(Stored dataset items)
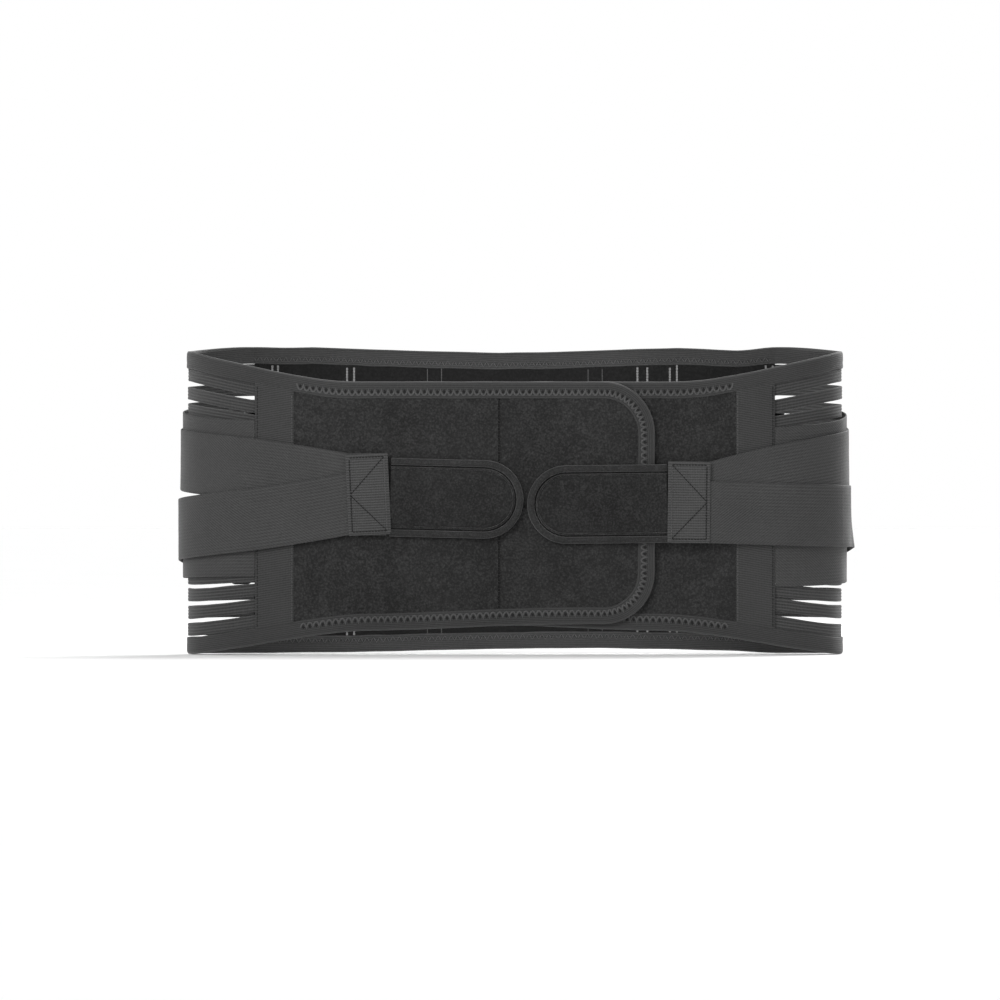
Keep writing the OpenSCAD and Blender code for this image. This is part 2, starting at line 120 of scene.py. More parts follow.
def at(w, d=0.0):
    """Point at a place on the belt line, d out from it; w is 0 at the middle of the side."""
    a = facing(w)
    if w < -QUARTER:
        x, y = BEND_X + w + QUARTER, R
    elif w < END:
        x, y = BEND_X + R * math.sin(a), R * math.cos(a)
    else:
        x, y = RF * math.sin(a), C + RF * math.cos(a)
    return x + d * math.sin(a), y + d * math.cos(a) + MID


def front_w(x):
    """Place on the belt line of a point on the front, x from the middle."""
    return END + RF * (math.radians(TURN) - math.asin(x / RF))


W_SEWN, W_SEAM, W_ZIGZAG = front_w(182.4), front_w(11), front_w(154)


def top(w):
    if w < 0:
        return mix(SIDE_TOP, BACK_TOP, smooth(w / REAR))
    return mix(SIDE_TOP, FRONT_TOP, smooth(w / TAPER))


def low(w):
    return LOW_RISE * smooth((w - LOW_FROM) / TAPER) + LOW_LATE * smooth((w - TAPER) / TAPER)


def sink(under, w):
    return -under * smooth((w - SINK_FROM) / SINK_OVER)


def wave(seed, s, size):
    return noise.noise(Vector((s / size, seed * 7.31, seed * 1.7)))


def span(a, b, step=3.0):
    n = max(2, int(math.ceil(abs(b - a) / step)))
    return [a + (b - a) * i / n for i in range(n + 1)]


# ---- Mesh building ----
def make(name, verts, faces, mat, uv=None, body=None, recalc=True, weld=0.0):
    me = bpy.data.meshes.new(name)
    me.from_pydata((np.asarray(verts, float) * 0.001).tolist(), [], [list(map(int, f)) for f in faces])
    if uv is not None:
        layer = me.uv_layers.new(name="cloth")
        idx = np.empty(len(me.loops), int)
        me.loops.foreach_get("vertex_index", idx)
        layer.data.foreach_set("uv", (np.asarray(uv, float)[idx] * 0.001).ravel().astype(np.float32))
    bm = bmesh.new()
    bm.from_mesh(me)
    if weld:
        bmesh.ops.remove_doubles(bm, verts=bm.verts, dist=weld * 0.001)
    if recalc:
        bmesh.ops.recalc_face_normals(bm, faces=bm.faces)
    for f in bm.faces:
        f.smooth = True
    bm.to_mesh(me)
    bm.free()
    me.update()
    obj = bpy.data.objects.new(name, me)
    bpy.context.scene.collection.objects.link(obj)
    me.materials.append(mat)
    me.set_sharp_from_angle(angle=math.radians(50))
    if body:
        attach(obj, body)
    return obj


def grid_faces(n, m, loop=False):
    """Quads between n rings of m points; with loop, the last ring joins the first."""
    i = np.arange(n if loop else n - 1)[:, None]
    j = np.arange(m)[None, :]
    i2, j2 = (i + 1) % n, (j + 1) % m
    q = np.stack(np.broadcast_arrays(i * m + j, i * m + j2, i2 * m + j2, i2 * m + j), -1)
    return q.reshape(-1, 4).tolist()


class Batch:
    """Several parts gathered in one mesh."""

    def __init__(self):
        self.v, self.f, self.uv, self.n = [], [], [], 0

    def add(self, verts, faces, uv=None):
        verts = np.asarray(verts, float)
        self.v.append(verts)
        self.f += [[k + self.n for k in f] for f in faces]
        self.uv.append(np.zeros((len(verts), 2)) if uv is None else np.asarray(uv, float))
        self.n += len(verts)

    def make(self, name, mat, **kw):
        return make(name, np.concatenate(self.v), self.f, mat, uv=np.concatenate(self.uv), **kw)


def sweep_arrays(p, uv):
    """Closed solid through rings of points p[n][m]."""
    n, m = p.shape[:2]
    faces = grid_faces(n, m) + [list(range(m))[::-1], list(range((n - 1) * m, n * m))]
    return p.reshape(-1, 3), faces, uv.reshape(-1, 2)


def solid(name, p, uv, mat, **kw):
    verts, faces, flat = sweep_arrays(p, uv)
    return make(name, verts, faces, mat, uv=flat, **kw)


def edge_steps(height, t, across):
    e = min(t / 2 / height, 0.2)
    mid = list(np.linspace(e, 1 - e, across + 1))
    s = [0.0, 0.3 * e] + mid + [1 - 0.3 * e, 1.0]
    f = [0.0, 0.72] + [1.0] * len(mid) + [0.72, 0.0]
    return s, f


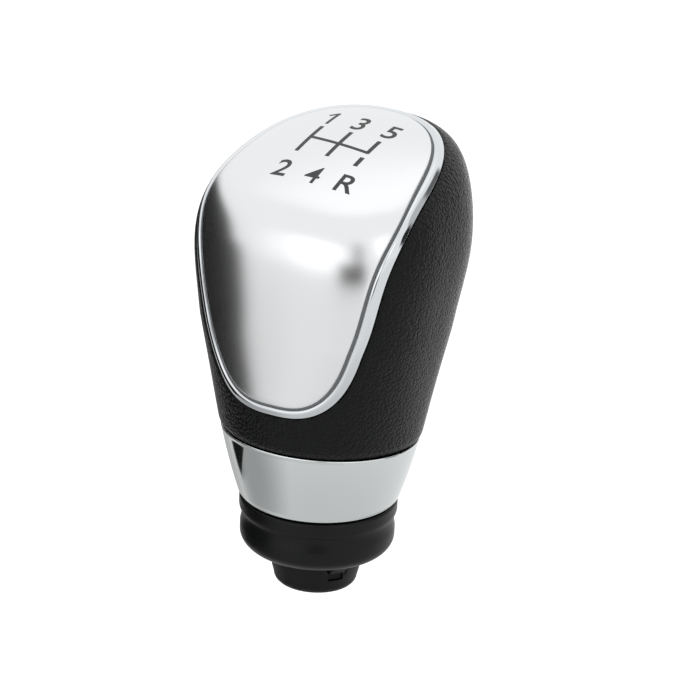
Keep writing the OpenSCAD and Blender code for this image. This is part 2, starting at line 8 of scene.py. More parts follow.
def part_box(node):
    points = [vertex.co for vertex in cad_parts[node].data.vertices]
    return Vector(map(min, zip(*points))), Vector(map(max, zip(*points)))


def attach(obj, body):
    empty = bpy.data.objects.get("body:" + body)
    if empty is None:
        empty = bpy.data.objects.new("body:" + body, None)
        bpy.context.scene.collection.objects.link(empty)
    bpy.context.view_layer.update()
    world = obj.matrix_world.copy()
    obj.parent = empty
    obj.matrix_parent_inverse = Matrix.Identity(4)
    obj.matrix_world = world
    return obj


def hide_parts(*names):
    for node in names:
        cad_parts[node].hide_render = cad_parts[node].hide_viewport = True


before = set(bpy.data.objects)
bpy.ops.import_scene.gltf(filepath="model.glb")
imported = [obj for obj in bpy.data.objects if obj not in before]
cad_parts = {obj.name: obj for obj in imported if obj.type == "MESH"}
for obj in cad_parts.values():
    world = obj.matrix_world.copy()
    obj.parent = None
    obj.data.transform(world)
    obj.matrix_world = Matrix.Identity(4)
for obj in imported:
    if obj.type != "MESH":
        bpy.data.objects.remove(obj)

# Gear shift knob: its visible pieces, the finishes, the studio and the camera.
# The plate, the bezel, the grey rim that stands for the shadow gap and the skin lie on one head form,
# given under "Head form".
mm = 0.001
scene = bpy.context.scene
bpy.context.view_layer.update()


# Selecting and shaping

def deselectAll():
    if bpy.context.object and bpy.context.object.mode != "OBJECT":
        bpy.ops.object.mode_set(mode="OBJECT")
    bpy.ops.object.select_all(action="DESELECT")


def takePiece(name):
    # The primitive that was just added, under its own name
    piece = bpy.context.object
    piece.name = name
    piece.data.name = name
    return piece


def selectOnly(piece):
    deselectAll()
    piece.select_set(True)
    bpy.context.view_layer.objects.active = piece


def editAll(piece, mode="VERT"):
    # Opens a piece in edit mode with all of it selected
    selectOnly(piece)
    bpy.ops.object.mode_set(mode="EDIT")
    bpy.ops.mesh.select_mode(type=mode)
    bpy.ops.mesh.select_all(action="SELECT")


def pickEdges(piece, wanted):
    # Selects the edges whose two ends pass the test
    editAll(piece, "EDGE")
    bpy.ops.mesh.select_all(action="DESELECT")
    bpy.ops.object.mode_set(mode="OBJECT")
    corners = piece.data.vertices
    for edge in piece.data.edges:
        first, second = edge.vertices
        edge.select = wanted(corners[first].co, corners[second].co)
    bpy.ops.object.mode_set(mode="EDIT")


def joinPieces(first, others):
    selectOnly(first)
    for piece in others:
        piece.select_set(True)
    bpy.ops.object.join()


def movePoints(piece, rule):
    # Sends every point of a mesh through a rule that takes and gives an array of places
    bpy.ops.object.mode_set(mode="OBJECT")
    places = np.empty(len(piece.data.vertices) * 3)
    piece.data.vertices.foreach_get("co", places)
    places = rule(places.reshape(-1, 3))
    piece.data.vertices.foreach_set("co", places.ravel())
    piece.data.update()


def closeUp(piece, gap=0.002 * mm):
    # Merges doubled points and turns the faces outwards
    editAll(piece)
    bpy.ops.mesh.remove_doubles(threshold=gap)
    bpy.ops.mesh.normals_make_consistent(inside=False)
    bpy.ops.object.mode_set(mode="OBJECT")


def smooth(piece, angle):
    # Smooth shading, except at edges sharper than the angle in degrees
    selectOnly(piece)
    bpy.ops.object.shade_smooth_by_angle(angle=math.radians(angle))


def applyModifier(piece, kind, **settings):
    selectOnly(piece)
    modifier = piece.modifiers.new(kind.title(), kind)
    for name, value in settings.items():
        setattr(modifier, name, value)
    bpy.ops.object.modifier_apply(modifier=modifier.name)


def arc(middle, radii, start, end, steps):
    # Points of an elliptic arc between two angles
    angles = np.radians(np.linspace(start, end, steps + 1))
    return [(middle[0] + radii[0] * math.cos(a), middle[1] + radii[1] * math.sin(a)) for a in angles]


def lathe(name, profile, steps):
    # Spins a closed profile of (radius, height) round the lever: one point is extruded along it first
    deselectAll()
    bpy.ops.mesh.primitive_plane_add(size=2 * mm)
    piece = takePiece(name)
    bpy.ops.object.mode_set(mode="EDIT")
    bpy.ops.mesh.select_mode(type="VERT")
    bpy.ops.mesh.select_all(action="SELECT")
    bpy.ops.mesh.merge(type="CENTER")
    here = Vector((0, 0, 0))
    for number, (radius, height) in enumerate(list(profile) + [profile[0]]):
        there = Vector((radius, 0, height))
        step = {"value": there - here}
        if number == 0:
            bpy.ops.transform.translate(**step)
        else:
            bpy.ops.mesh.extrude_vertices_move(TRANSFORM_OT_translate=step)
        here = there
    bpy.ops.mesh.select_all(action="SELECT")
    bpy.ops.mesh.spin(steps=steps, angle=2 * math.pi, center=(0, 0, 0), axis=(0, 0, 1))
    bpy.ops.object.mode_set(mode="OBJECT")
    closeUp(piece)
    return piece


def ringMesh(name, rows):
    # A torus whose section is bent to pass through the rows, each a ring of as many points
    rowCount, ringCount = rows.shape[:2]
    deselectAll()
    bpy.ops.mesh.primitive_torus_add(
        major_segments=ringCount, minor_segments=rowCount, major_radius=20 * mm, minor_radius=2 * mm
    )
    piece = takePiece(name)
    movePoints(piece, lambda places: rows.transpose(1, 0, 2).reshape(-1, 3))
    editAll(piece)
    bpy.ops.mesh.normals_make_consistent(inside=False)
    bpy.ops.object.mode_set(mode="OBJECT")
    return piece


# Head form

# Half width, reach to the front and reach to the back at five shares of the head's height
headForm = {
    "height": 53.7 * mm,
    "share": np.array([0, 0.2, 0.45, 0.7, 1]),
    "halfWidth": np.array([18.5, 20.2, 22.4, 23.9, 22.7]) * mm,
    "front": np.array([19.1, 19.6, 20.3, 20.8, 20.5]) * mm,
    "back": np.array([17.7, 18.7, 21.2, 25.7, 28.6]) * mm,
    "topShare": 1.1,  # the sides' curves go on a little above the head's height
    "square": 2.55,  # 2 is an oval section, and more is squarer
    "squareShare": 0.4,  # share of the height over which the oval foot turns squarer
    "edge": 9,  # the higher, the sharper the turn from the sides to the top
    "domeTilt": math.radians(13),
    "domeAcross": 71 * mm,
    "domeAlong": 83 * mm,
    "seamTilt": math.radians(4.6),
    "ringHeight": 12.9 * mm,
    "spineBack": 2 * mm,
    "spineShare": 0.58,
    "halvings": 26,  # how often a line is halved to find where it meets the surface
}
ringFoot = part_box("chrome_ring")[0].z
seamTop = ringFoot + headForm["ringHeight"]
spineTop = seamTop + headForm["spineShare"] * headForm["height"]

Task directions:
Reproduce only the lines from the top of the material through the one bearing "return LOW_RISE *", each exactly as it stands.

Reply to the exercise:
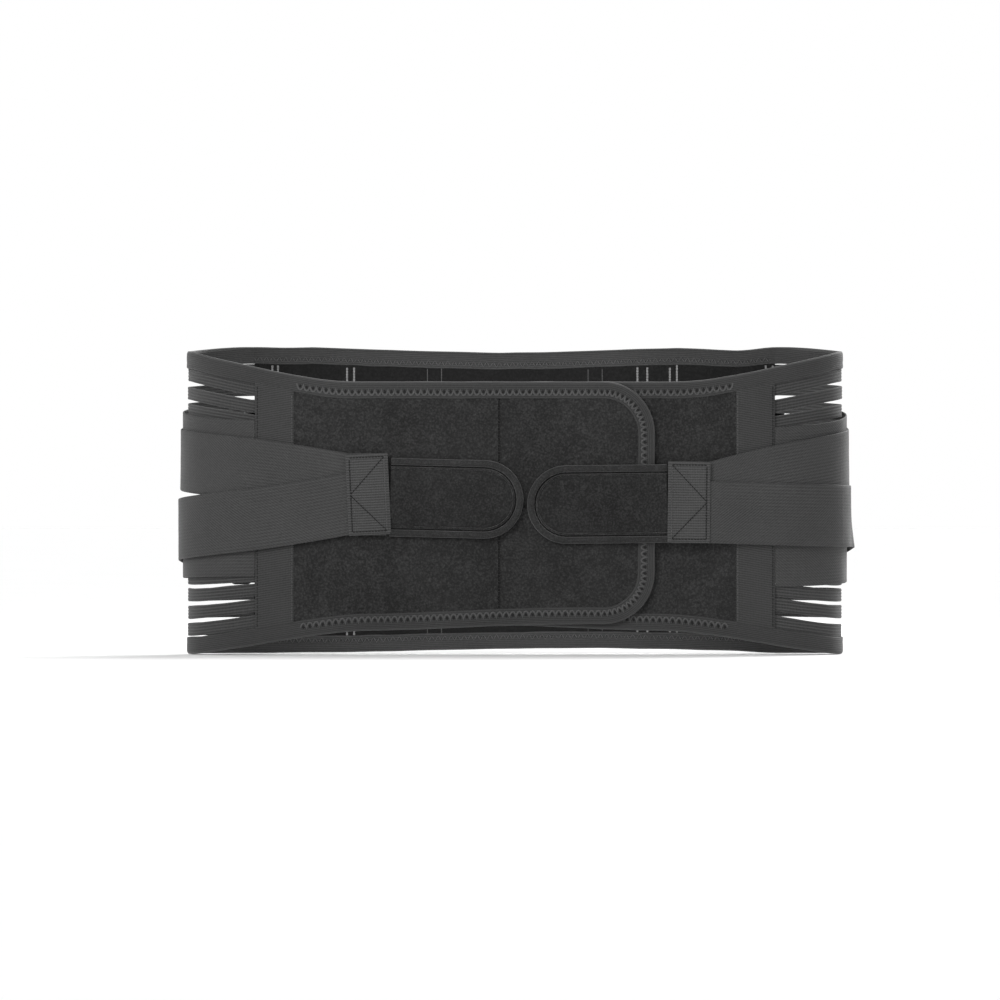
Keep writing the OpenSCAD and Blender code for this image. This is part 2, starting at line 120 of scene.py. More parts follow.
def at(w, d=0.0):
    """Point at a place on the belt line, d out from it; w is 0 at the middle of the side."""
    a = facing(w)
    if w < -QUARTER:
        x, y = BEND_X + w + QUARTER, R
    elif w < END:
        x, y = BEND_X + R * math.sin(a), R * math.cos(a)
    else:
        x, y = RF * math.sin(a), C + RF * math.cos(a)
    return x + d * math.sin(a), y + d * math.cos(a) + MID


def front_w(x):
    """Place on the belt line of a point on the front, x from the middle."""
    return END + RF * (math.radians(TURN) - math.asin(x / RF))


W_SEWN, W_SEAM, W_ZIGZAG = front_w(182.4), front_w(11), front_w(154)


def top(w):
    if w < 0:
        return mix(SIDE_TOP, BACK_TOP, smooth(w / REAR))
    return mix(SIDE_TOP, FRONT_TOP, smooth(w / TAPER))


def low(w):
    return LOW_RISE * smooth((w - LOW_FROM) / TAPER) + LOW_LATE * smooth((w - TAPER) / TAPER)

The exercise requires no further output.